** Recorded information **
⁂

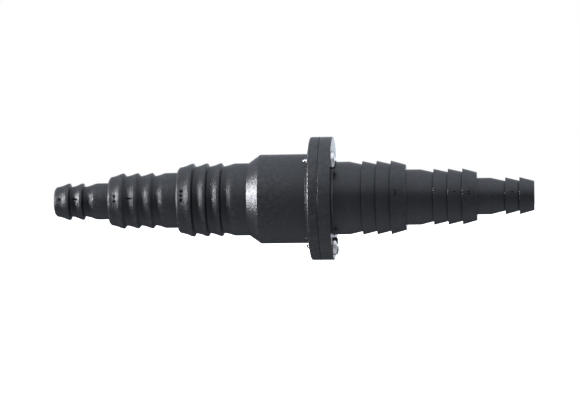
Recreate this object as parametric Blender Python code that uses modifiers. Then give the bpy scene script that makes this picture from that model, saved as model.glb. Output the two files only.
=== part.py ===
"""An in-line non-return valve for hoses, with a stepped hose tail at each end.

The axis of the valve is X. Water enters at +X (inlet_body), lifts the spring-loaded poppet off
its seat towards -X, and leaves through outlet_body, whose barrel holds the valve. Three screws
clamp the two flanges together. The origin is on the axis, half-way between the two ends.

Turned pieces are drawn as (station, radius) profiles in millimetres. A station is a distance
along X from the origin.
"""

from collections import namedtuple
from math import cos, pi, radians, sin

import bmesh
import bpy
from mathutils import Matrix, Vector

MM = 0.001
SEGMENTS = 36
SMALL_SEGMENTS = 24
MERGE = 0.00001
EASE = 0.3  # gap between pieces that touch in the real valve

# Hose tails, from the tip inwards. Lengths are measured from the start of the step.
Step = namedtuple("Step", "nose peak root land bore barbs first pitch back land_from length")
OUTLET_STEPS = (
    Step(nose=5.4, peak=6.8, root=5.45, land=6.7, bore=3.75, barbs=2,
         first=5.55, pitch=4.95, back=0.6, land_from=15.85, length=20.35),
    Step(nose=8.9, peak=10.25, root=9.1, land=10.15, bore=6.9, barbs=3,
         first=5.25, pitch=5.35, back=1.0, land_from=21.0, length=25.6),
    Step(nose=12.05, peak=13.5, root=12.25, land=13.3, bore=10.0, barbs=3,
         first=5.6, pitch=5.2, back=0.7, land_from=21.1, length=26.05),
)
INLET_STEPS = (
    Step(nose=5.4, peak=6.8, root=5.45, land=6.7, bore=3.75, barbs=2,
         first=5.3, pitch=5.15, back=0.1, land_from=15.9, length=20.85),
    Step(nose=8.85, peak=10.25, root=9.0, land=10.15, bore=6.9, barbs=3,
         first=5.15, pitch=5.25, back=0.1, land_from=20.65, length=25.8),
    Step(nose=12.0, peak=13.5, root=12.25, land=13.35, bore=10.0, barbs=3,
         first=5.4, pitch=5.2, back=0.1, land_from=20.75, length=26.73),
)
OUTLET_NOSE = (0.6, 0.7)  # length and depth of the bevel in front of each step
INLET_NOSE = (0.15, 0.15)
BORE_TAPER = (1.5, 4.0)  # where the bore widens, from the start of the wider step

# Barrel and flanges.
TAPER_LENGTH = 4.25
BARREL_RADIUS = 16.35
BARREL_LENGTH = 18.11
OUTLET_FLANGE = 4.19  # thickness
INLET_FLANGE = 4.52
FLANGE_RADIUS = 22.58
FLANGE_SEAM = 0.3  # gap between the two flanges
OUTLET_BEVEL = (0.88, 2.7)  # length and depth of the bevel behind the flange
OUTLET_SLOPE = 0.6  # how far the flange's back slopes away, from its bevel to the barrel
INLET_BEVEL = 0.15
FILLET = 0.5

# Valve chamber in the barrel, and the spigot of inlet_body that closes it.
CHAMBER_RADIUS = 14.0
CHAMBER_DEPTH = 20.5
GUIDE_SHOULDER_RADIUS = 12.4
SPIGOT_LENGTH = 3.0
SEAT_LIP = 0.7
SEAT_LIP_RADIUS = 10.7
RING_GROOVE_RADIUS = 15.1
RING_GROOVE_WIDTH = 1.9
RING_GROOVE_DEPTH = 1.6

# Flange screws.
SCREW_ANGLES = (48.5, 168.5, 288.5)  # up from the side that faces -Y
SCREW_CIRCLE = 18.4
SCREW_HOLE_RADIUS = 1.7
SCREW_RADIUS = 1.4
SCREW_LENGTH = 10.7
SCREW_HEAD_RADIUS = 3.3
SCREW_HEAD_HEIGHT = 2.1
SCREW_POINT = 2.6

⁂

** Stated task **
Give an exact copy of all the data shown above.

** Response **
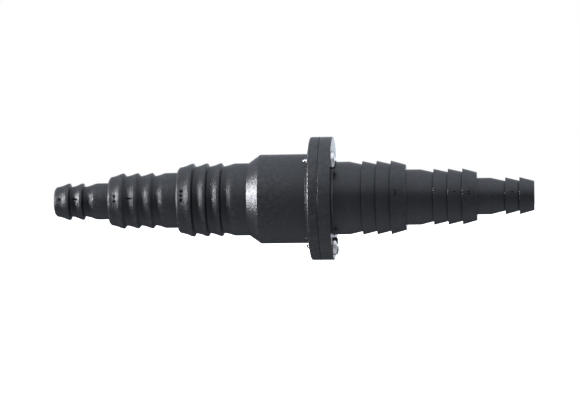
Recreate this object as parametric Blender Python code that uses modifiers. Then give the bpy scene script that makes this picture from that model, saved as model.glb. Output the two files only.
=== part.py ===
"""An in-line non-return valve for hoses, with a stepped hose tail at each end.

The axis of the valve is X. Water enters at +X (inlet_body), lifts the spring-loaded poppet off
its seat towards -X, and leaves through outlet_body, whose barrel holds the valve. Three screws
clamp the two flanges together. The origin is on the axis, half-way between the two ends.

Turned pieces are drawn as (station, radius) profiles in millimetres. A station is a distance
along X from the origin.
"""

from collections import namedtuple
from math import cos, pi, radians, sin

import bmesh
import bpy
from mathutils import Matrix, Vector

MM = 0.001
SEGMENTS = 36
SMALL_SEGMENTS = 24
MERGE = 0.00001
EASE = 0.3  # gap between pieces that touch in the real valve

# Hose tails, from the tip inwards. Lengths are measured from the start of the step.
Step = namedtuple("Step", "nose peak root land bore barbs first pitch back land_from length")
OUTLET_STEPS = (
    Step(nose=5.4, peak=6.8, root=5.45, land=6.7, bore=3.75, barbs=2,
         first=5.55, pitch=4.95, back=0.6, land_from=15.85, length=20.35),
    Step(nose=8.9, peak=10.25, root=9.1, land=10.15, bore=6.9, barbs=3,
         first=5.25, pitch=5.35, back=1.0, land_from=21.0, length=25.6),
    Step(nose=12.05, peak=13.5, root=12.25, land=13.3, bore=10.0, barbs=3,
         first=5.6, pitch=5.2, back=0.7, land_from=21.1, length=26.05),
)
INLET_STEPS = (
    Step(nose=5.4, peak=6.8, root=5.45, land=6.7, bore=3.75, barbs=2,
         first=5.3, pitch=5.15, back=0.1, land_from=15.9, length=20.85),
    Step(nose=8.85, peak=10.25, root=9.0, land=10.15, bore=6.9, barbs=3,
         first=5.15, pitch=5.25, back=0.1, land_from=20.65, length=25.8),
    Step(nose=12.0, peak=13.5, root=12.25, land=13.35, bore=10.0, barbs=3,
         first=5.4, pitch=5.2, back=0.1, land_from=20.75, length=26.73),
)
OUTLET_NOSE = (0.6, 0.7)  # length and depth of the bevel in front of each step
INLET_NOSE = (0.15, 0.15)
BORE_TAPER = (1.5, 4.0)  # where the bore widens, from the start of the wider step

# Barrel and flanges.
TAPER_LENGTH = 4.25
BARREL_RADIUS = 16.35
BARREL_LENGTH = 18.11
OUTLET_FLANGE = 4.19  # thickness
INLET_FLANGE = 4.52
FLANGE_RADIUS = 22.58
FLANGE_SEAM = 0.3  # gap between the two flanges
OUTLET_BEVEL = (0.88, 2.7)  # length and depth of the bevel behind the flange
OUTLET_SLOPE = 0.6  # how far the flange's back slopes away, from its bevel to the barrel
INLET_BEVEL = 0.15
FILLET = 0.5

# Valve chamber in the barrel, and the spigot of inlet_body that closes it.
CHAMBER_RADIUS = 14.0
CHAMBER_DEPTH = 20.5
GUIDE_SHOULDER_RADIUS = 12.4
SPIGOT_LENGTH = 3.0
SEAT_LIP = 0.7
SEAT_LIP_RADIUS = 10.7
RING_GROOVE_RADIUS = 15.1
RING_GROOVE_WIDTH = 1.9
RING_GROOVE_DEPTH = 1.6

# Flange screws.
SCREW_ANGLES = (48.5, 168.5, 288.5)  # up from the side that faces -Y
SCREW_CIRCLE = 18.4
SCREW_HOLE_RADIUS = 1.7
SCREW_RADIUS = 1.4
SCREW_LENGTH = 10.7
SCREW_HEAD_RADIUS = 3.3
SCREW_HEAD_HEIGHT = 2.1
SCREW_POINT = 2.6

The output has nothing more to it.